1. Failure to Understand your Competitors
Every business has competitors, and every entrepreneur needs to understand its rivals and prove to the investor how it plans to handle the competition. A company demonstrates that it understands its competitors when it highlights how unique its solutions are when compared with its rivals.
2. Improper Cash Flows
Cash flows showcase the startup’s financial soundness. Therefore, an entrepreneur should exhibit its company’s financial true picture. Investors are veterans and have the capacity or expertise to identify entrepreneurs that have manipulated figures or acting like pompous business owners.
3. Lack of problem in the Niche Market
Every business is started with the intention of solving a problem; however, an entrepreneur can lose or shift focus along the way. Thus, not addressing the actual problem that motivated you to establish this startup will discourage investors.
4. Lack of Leadership Qualities
The co-founders should have the necessary leadership skills to manage the company. Both the owners and employees should work together without continually bickering. Investors won’t invest in startups where colleagues don’t get along well. They are also interested in seeing how you will apply your managerial skills to run the company.
5. Inexperienced Team
Investors will reject proposals from startups with inexperienced teams. They need to be sure that your team has the relevant qualifications, capacity, and expertise to operate the business. They need to have the discipline to meet deadlines, complete tasks and follow through on objectives.
6. Lack of Business Model or Plan
You should tell investors where your business will be in a couple of years besides telling them your passion and commitment. Therefore, the lack of a business plan will disadvantage you. Additionally, having a business plan is not a guarantee that investors will be attracted to your idea or products. Investors have so many opportunities, and they simply look for ways of rejecting your business. For that reason, ensure that your plan is perfect and demonstrate that it has the appropriate capacity to withstand tough competition.

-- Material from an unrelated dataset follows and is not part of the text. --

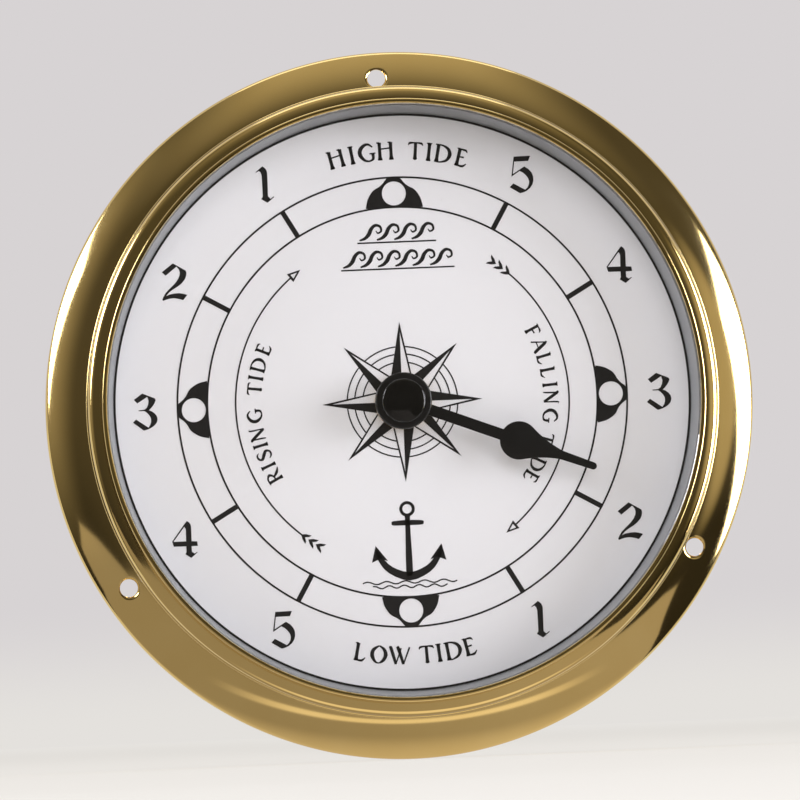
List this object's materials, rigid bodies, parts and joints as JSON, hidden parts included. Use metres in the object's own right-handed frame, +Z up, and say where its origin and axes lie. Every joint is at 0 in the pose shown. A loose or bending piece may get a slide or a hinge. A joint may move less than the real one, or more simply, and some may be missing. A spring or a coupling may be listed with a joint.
{
  "type": "wall-mounted quartz tide clock",
  "caption": "Round brass case with a wide screw flange and a raised glazed bezel, a printed white dial and one black spade hand turned by a square quartz movement",
  "frame": {"origin": "centre of the circle of wall screw holes, halfway through the flange there; the wall plane, where the back rim lies, is 8 mm behind it at y = 0.008", "axes": "+Z up to the dial's twelve o'clock, +X to the right as one reads the dial, -Y out of the wall towards the reader"},
  "size_m": [0.115, 0.0283, 0.115],
  "materials": {
    "brass": "polished and lacquered",
    "lens_glass": "clear, flat, polished",
    "black_rubber": "black, flat",
    "grey_spacer": "grey, silk matt",
    "printed_dial": "white enamel print ground, matt",
    "washer_rubber": "black, matt",
    "nut_brass": "turned",
    "black_housing": "moulded, fine grain",
    "cell_jacket": "plain foil jacket",
    "contact_steel": "nickel plated spring strip",
    "board_laminate": "green laminate",
    "chip_resin": "black potting resin",
    "can_metal": "drawn",
    "bobbin_plastic": "natural",
    "copper_wire": "enamelled copper winding",
    "motor_iron": "stamped",
    "magnet": "sintered",
    "gear_plastic": "natural acetal",
    "arbor_steel": "drawn",
    "hand_black": "satin black",
    "cap_black": "glossy black"
  },
  "bodies": {
    "clock": {"case_body": "brass", "bezel_ring": "brass", "glass_gasket": "black_rubber", "glass_lens": "lens_glass", "spacer_ring": "grey_spacer", "dial_plate": "printed_dial", "dial_washer": "washer_rubber", "fixing_nut": "nut_brass", "movement_front": "black_housing", "movement_cover": "black_housing", "battery_cell": "cell_jacket", "contact_plus": "contact_steel", "contact_minus": "contact_steel", "circuit_board": "board_laminate", "driver_chip": "chip_resin", "quartz_can": "can_metal", "coil_bobbin": "bobbin_plastic", "coil_winding": "copper_wire", "coil_core": "motor_iron", "stator": "motor_iron"},
    "rotor": {"rotor_magnet": "magnet", "rotor_pinion": "gear_plastic"},
    "intermediate": {"intermediate_wheel": "gear_plastic"},
    "seconds": {"seconds_wheel": "gear_plastic"},
    "third": {"third_wheel": "gear_plastic"},
    "centre": {"centre_wheel": "gear_plastic"},
    "setting": {"centre_arbor": "arbor_steel", "cannon_pinion": "gear_plastic", "setting_knob": "black_housing"},
    "motion": {"motion_wheel": "gear_plastic"},
    "tide": {"tide_wheel": "gear_plastic", "tide_hand": "hand_black", "hand_cap": "cap_black"}
  },
  "joints": [
    {"name": "rotor_spin", "type": "hinge", "parent": "clock", "child": "rotor", "pos_m": [-0.00434, -0.0032, 0.01452], "axis": [0, 1, 0], "continuous": true},
    {"name": "intermediate_turn", "type": "hinge", "parent": "clock", "child": "intermediate", "pos_m": [0.00126, -0.0032, 0.01452], "axis": [0, 1, 0], "continuous": true},
    {"name": "seconds_turn", "type": "hinge", "parent": "clock", "child": "seconds", "pos_m": [0.00705, -0.0001, 0.01297], "axis": [0, 1, 0], "continuous": true},
    {"name": "third_turn", "type": "hinge", "parent": "clock", "child": "third", "pos_m": [0.00779, -0.0017, 0.0045], "axis": [0, 1, 0], "continuous": true},
    {"name": "centre_turn", "type": "hinge", "parent": "clock", "child": "centre", "pos_m": [0, -0.0032, 0], "axis": [0, 1, 0], "continuous": true},
    {"name": "tide_hand_turn", "type": "hinge", "parent": "clock", "child": "tide", "pos_m": [0, -0.0062, 0], "axis": [0, 1, 0], "continuous": true},
    {"name": "motion_turn", "type": "hinge", "parent": "clock", "child": "motion", "pos_m": [-0.00611, -0.0047, -0.00222], "axis": [0, 1, 0], "continuous": true},
    {"name": "setting_turn", "type": "hinge", "parent": "clock", "child": "setting", "pos_m": [0, -0.0047, 0], "axis": [0, 1, 0], "continuous": true}
  ],
  "couplings": [
    {"joint": "intermediate_turn", "follows": "rotor_spin", "ratio": -0.16667},
    {"joint": "seconds_turn", "follows": "rotor_spin", "ratio": 0.033333},
    {"joint": "third_turn", "follows": "rotor_spin", "ratio": -0.0044444},
    {"joint": "centre_turn", "follows": "rotor_spin", "ratio": 0.00055556},
    {"joint": "motion_turn", "follows": "tide_hand_turn", "ratio": -3.7273},
    {"joint": "setting_turn", "follows": "tide_hand_turn", "ratio": 12.424}
  ]
}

7. Your Startup is Not Unique
Investors prefer to fund companies that have new ideas or that have come up with unique solutions than what competitors have. Thus, if you will be seeking funding in the future, ensure that your idea is new or study the old business model, identify gaps, and try to fill them.
8. High Costs
Investors will not spend money on companies that don’t understand the term lean. Startups that spend money on key chains, branded hats, or coffee mugs are considered spendthrift. Investors want their money to be used efficiently and adequately. They want you to use their money in getting products ready for launch but not on the swag. However, a couple of promotional items like T-shirts is alright. Additionally, paying yourself and executives huge salaries will discourage investors. Their only reason for funding your business is to gain profit but not to lose their money.
9. Lack of Marketing Strategy
Your startup may be poised to sell products; however, the company may lack a proper marketing plan to boost your sales as well as gain a competitive advantage. Therefore, investors will avoid startups without marketing goals to promote their products.

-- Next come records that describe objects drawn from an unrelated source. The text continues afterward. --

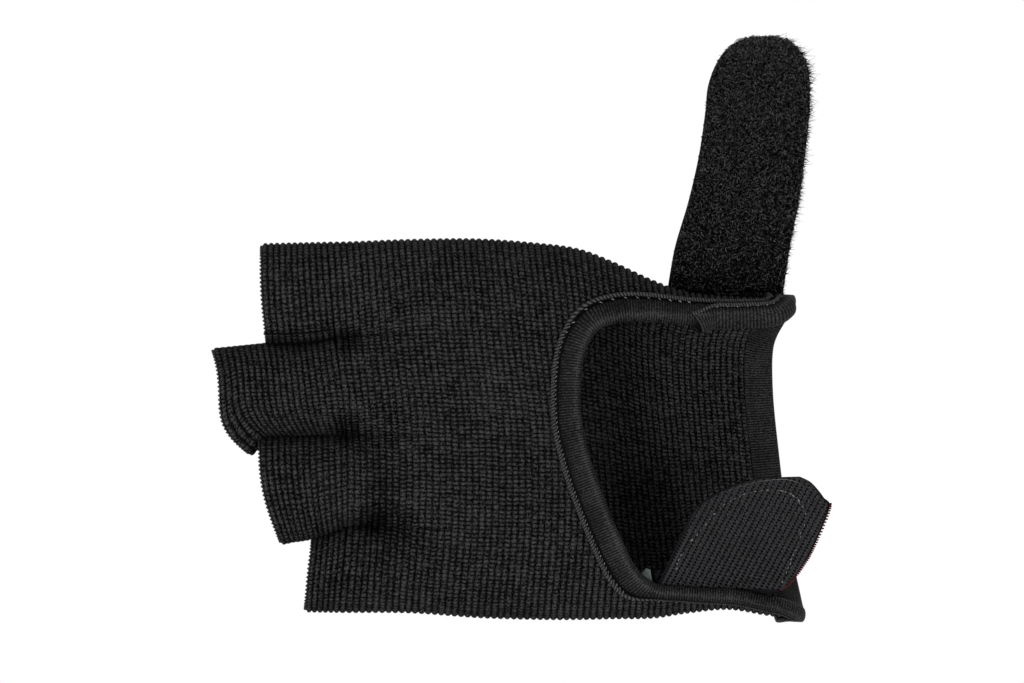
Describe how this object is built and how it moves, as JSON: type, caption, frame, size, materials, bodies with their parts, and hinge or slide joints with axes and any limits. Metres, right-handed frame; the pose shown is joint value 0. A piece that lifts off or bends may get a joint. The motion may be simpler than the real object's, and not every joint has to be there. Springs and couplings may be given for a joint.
{
  "type": "fingerless fitness glove",
  "caption": "Fingerless ribbed knit glove for a left hand, worn shape, with open finger stalls, a thumb hole, a bound wrist opening and an undone hook-and-loop closure.",
  "frame": {"origin": "in the hollow for the hand, in the middle of the palm, where the hand holds the glove", "axes": "+X from the fingers to the wrist, +Z from the little finger to the index finger, -Y out of the back of the hand"},
  "size_m": [0.1473, 0.0431, 0.141],
  "materials": {
    "knit": "black ribbed stretch knit, matt",
    "binding": "black folded elastic tape, slight sheen across its fine ribs",
    "webbing": "black woven tape, smooth",
    "loop_pile": "black napped loop pile, matt",
    "hook_tape": "charcoal hook tape, dull gloss on the hooks",
    "label": "grey woven ribbon, satin"
  },
  "bodies": {
    "root": {"knit_shell": "knit", "wrist_binding": "binding", "binding_lap": "binding", "thumb_binding": "binding", "strap_backing": "webbing", "strap_loop_pile": "loop_pile", "tab_backing": "webbing", "tab_hook_face": "hook_tape", "inner_label": "label"}
  },
  "joints": []
}
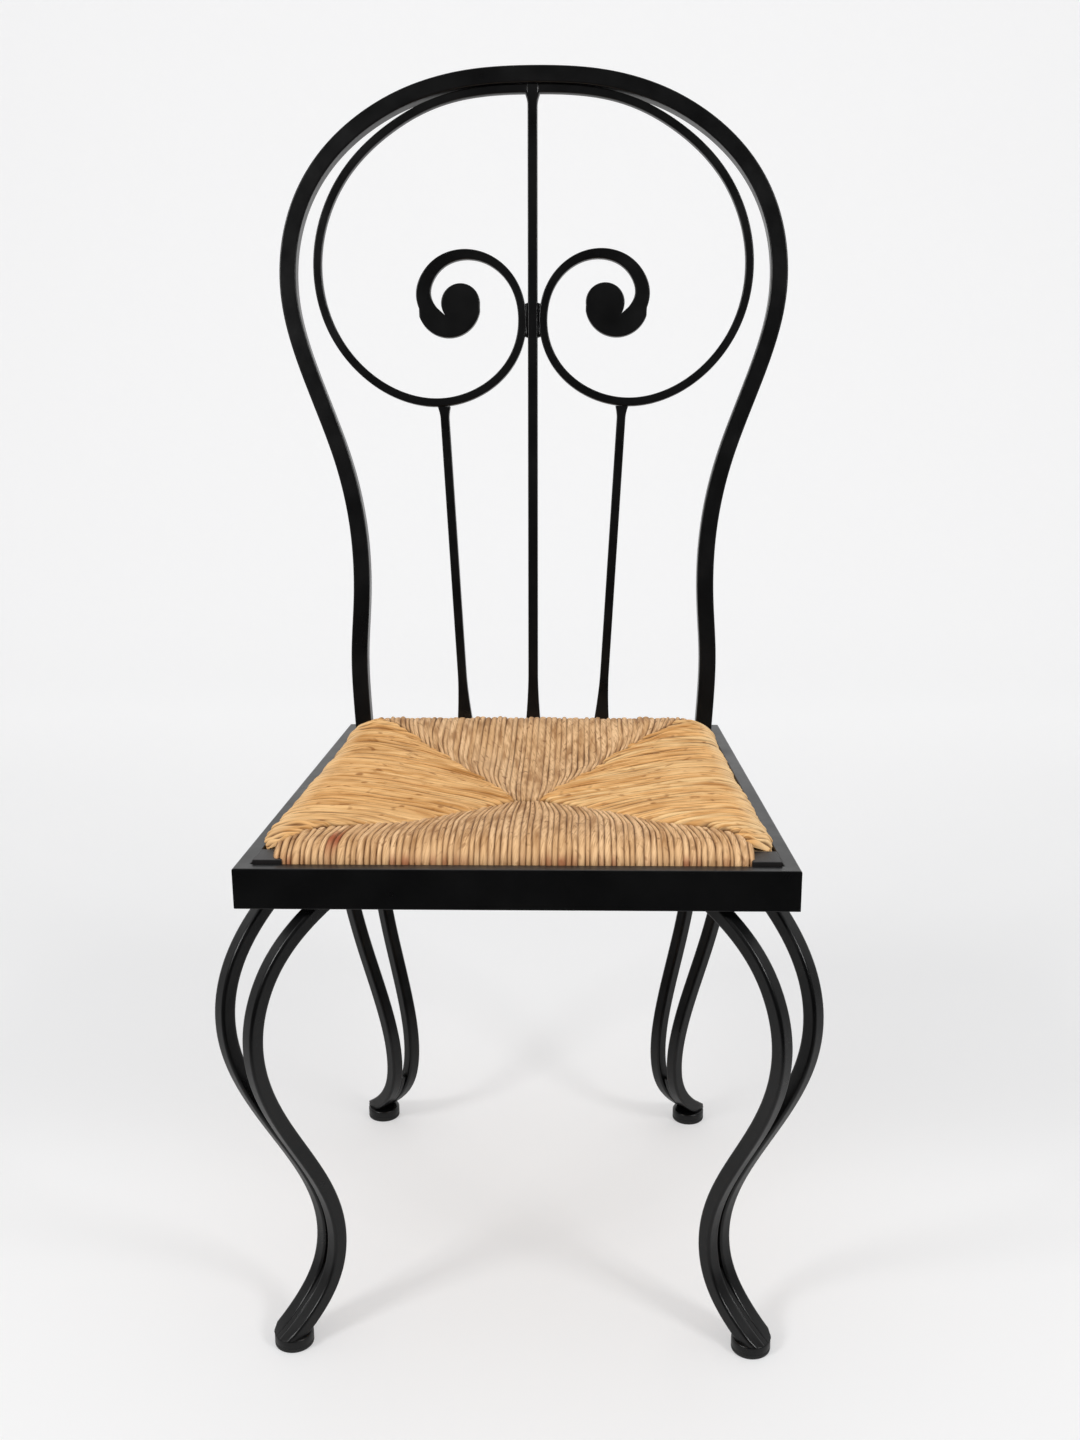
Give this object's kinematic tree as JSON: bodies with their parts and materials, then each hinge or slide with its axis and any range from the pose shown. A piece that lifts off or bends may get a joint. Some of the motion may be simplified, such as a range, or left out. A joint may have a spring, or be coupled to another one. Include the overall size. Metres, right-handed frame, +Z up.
{
  "type": "wrought iron dining chair",
  "caption": "Dining chair with a bowed, scrolled iron back, S-curved iron legs on disc feet and a drop-in woven rush seat.",
  "frame": {"origin": "on the floor, under the middle of the chair's outer box", "axes": "+X to the right as seen from the front, +Y towards the back, +Z up"},
  "size_m": [0.5214, 0.578, 1.1143],
  "materials": {
    "iron": "satin black",
    "glide": "matte",
    "black_wood": "black stained",
    "plain_wood": "plain sawn",
    "rush": "woven twisted rush",
    "stuffing": "loose rush"
  },
  "bodies": {
    "root": {"front_rail": "iron", "rear_rail": "iron", "left_rail": "iron", "right_rail": "iron", "front_left_corner_plate": "iron", "front_right_corner_plate": "iron", "rear_left_corner_plate": "iron", "rear_right_corner_plate": "iron", "front_left_leg_front_bar": "iron", "front_right_leg_front_bar": "iron", "rear_left_leg_rear_bar": "iron", "rear_right_leg_rear_bar": "iron", "front_left_leg_side_bar": "iron", "front_right_leg_side_bar": "iron", "rear_left_leg_side_bar": "iron", "rear_right_leg_side_bar": "iron", "front_left_foot_pad": "iron", "front_right_foot_pad": "iron", "rear_left_foot_pad": "iron", "rear_right_foot_pad": "iron", "front_left_glide": "glide", "front_right_glide": "glide", "rear_left_glide": "glide", "rear_right_glide": "glide", "back_hoop": "iron", "left_scroll": "iron", "right_scroll": "iron", "centre_bar": "iron", "left_spindle": "iron", "right_spindle": "iron", "back_welds": "iron", "wood_front_rail": "plain_wood", "wood_rear_rail": "plain_wood", "wood_left_rail": "plain_wood", "wood_right_rail": "plain_wood", "front_left_corner_block": "black_wood", "front_right_corner_block": "black_wood", "rear_left_corner_block": "black_wood", "rear_right_corner_block": "black_wood", "seat_dowels": "plain_wood", "seat_screws": "iron", "seat_stuffing": "stuffing", "rush_front": "rush", "rush_rear": "rush", "rush_left": "rush", "rush_right": "rush"}
  },
  "joints": []
}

10. Not Understanding the Industry
Not understanding your industry will discourage investors. You should conduct thorough market research to understand the target customers, competitors, regulations, and other vital information. You should have relevant experience or a team with expertise and qualifications in this sector. Investors will not invest in your business if you don’t have actual numbers about your niche market.
11. Incorrect Approach to Investors
One of the greatest mistakes that new businesses make is cold, calling investors. New entrepreneurs ignore the factor that angel investors, venture capitalists, and banks receive numerous proposals; thus, several business opportunities. For that reason, investors will not respond to emails from unknown individuals. However, you can send your proposal through a referral or strong recommendation from their network.
12. Pitching to the wrong Investor
An investor will not fund a startup operating in a different area of expertise. Investors are like doctors; they have their speciality. Thus, when launching a new online women store, you can’t pitch to an investor in the real estate industry. As a result, a startup should do thorough research before approaching or pitching to investors.
13. Demanding Inappropriate Funds
You need to demonstrate your expertise, smartness, and farsightedness when pitching to investors. However, don’t request too much when entering into a new industry. Asking for higher funding demonstrate a lack of experience and knowledge about your industry, and this is a negative sign.
14. Wrong Product
Investors will not fund your startup when the product is not customer-centric. This means that your target customers will not buy your product or services when they come into the market.
15. Poor Projections
Investors will not fund a startup that is only concerned about the current trend and not tomorrow. Such a perception shows that the startup won’t survive long because its focus is just the contemporary trends. A startup potential is judged from the bright envision it carries. Thus, a company without a set of goals that solidify its profile will be avoided by investors.
One of the toughest parts of the entrepreneurial journey is seeking funding from angel investors and venture capitalists. The 15 points show the reasons why investors won’t fund your business in your business.
However, you can convince them by showing the bright side of your business. You can back your presentation with accurate data about your business, competition, and industry.
You should invest in a team with relevant qualifications and experience, approach the correct investor, and in the right manner.